Ukraine’s president, Volodymyr Zelenskyy, said he believed his country was on “the same page” as its western allies – but cautioned that Russia had become “less interested” in serious negotiations when Trump delayed a decision on whether he would supply Tomahawk cruise missiles to Ukraine.

Trump met Zelenskyy in Washington on Friday, a day after the US president’s call with Putin, in a tense meeting where the idea of Ukraine making territorial concessions was floated by the White House. This was rejected by Ukraine, but Kyiv’s efforts to persuade the US to sell it Tomahawk missiles also stalled.

Kyiv believes it can put Russia under greater military pressure if it is allowed to use the missiles, which have a range of about 1,000 miles. It wants to be able to strike Russian military industrial sites and oil refineries deep inside the country, a move that Kremlin has warned would be considered escalatory.

Earlier on Tuesday, Zelenskyy and the leaders of the UK, France, Germany and five other European countries endorsed Trump’s call for a ceasefire along the current frontlines. They emphasised “the current line of contact should be the starting point of negotiations” in a joint statement.

Signatories included Keir Starmer, the British prime minister, Emmanuel Macron, the French president, Friedrich Merz, the German chancellor, Georgia Meloni, Italy’s prime minister, and Donald Tusk, the Polish premier.

Political leaders of Finland, Norway and Denmark also endorsed the statement, as did the European Commission president, Ursula von der Leyen, and Antonia Costa, the president of European Council.

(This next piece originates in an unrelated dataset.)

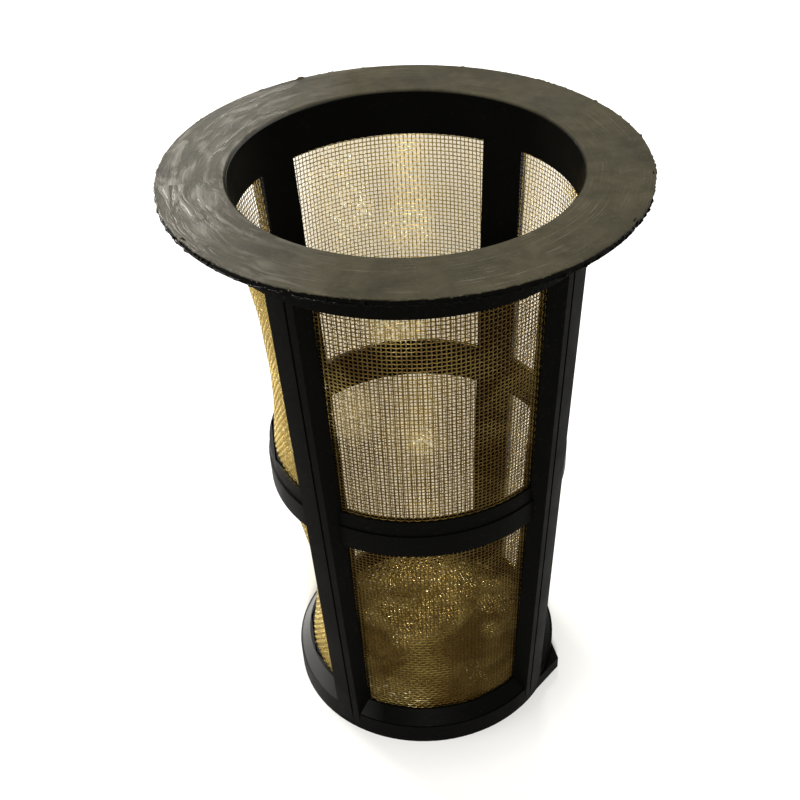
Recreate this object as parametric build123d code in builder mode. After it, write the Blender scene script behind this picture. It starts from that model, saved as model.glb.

While Kyiv has said it is not prepared to recognise Russian annexation of any territory the invading forces hold, it has also indicated that it is willing to accept a ceasefire on the existing frontlines. That would amount to an acceptance of Moscow’s de facto occupation of about a fifth of the country, because Ukraine has proved unable to push out the invaders militarily.

Late on Tuesday, reports circulated that Ukraine and its European allies were working on a 12-point ceasefire proposal, an apparent echo of the 20-point US proposal designed to bring an end to the war in Gaza. A peace board chaired by Trump would oversee implementation, Bloomberg reported.

In the past Ukraine has also called for the return of children taken into Russia, and the handing over of prisoners of war, as part of the first phase of any ceasefire. Thirty western countries, led by the UK and France, have also agreed to provide a multi-national stabilisation force to prevent a future conflict by policing Ukraine’s airspace and sea lanes as well as training the country’s ground forces.

The European leaders also said that they must “ramp up the pressure on Russia’s economy and its defence industry” until Russia was ready to make peace – and indicated that EU and G7 discussions over the effective handing over of €140bn of Russian central bank assets to Ukraine were moving forward.

“We are developing measures to use the full value of Russia’s immobilised sovereign assets so that Ukraine has the resources it needs. Under a plan developed by the EU with the support of G7 members, Ukraine would be given the €140bn of frozen Russian central bank assets to help fund its national defence from 2026,” they said.

The money, mostly held at Euroclear in Belgium, would be structured in the form of a loan set against future Russian reparations for the war damage done to Ukraine. G7 members participating would club together to underwrite the debts to assure Belgium in case there were complications in the future.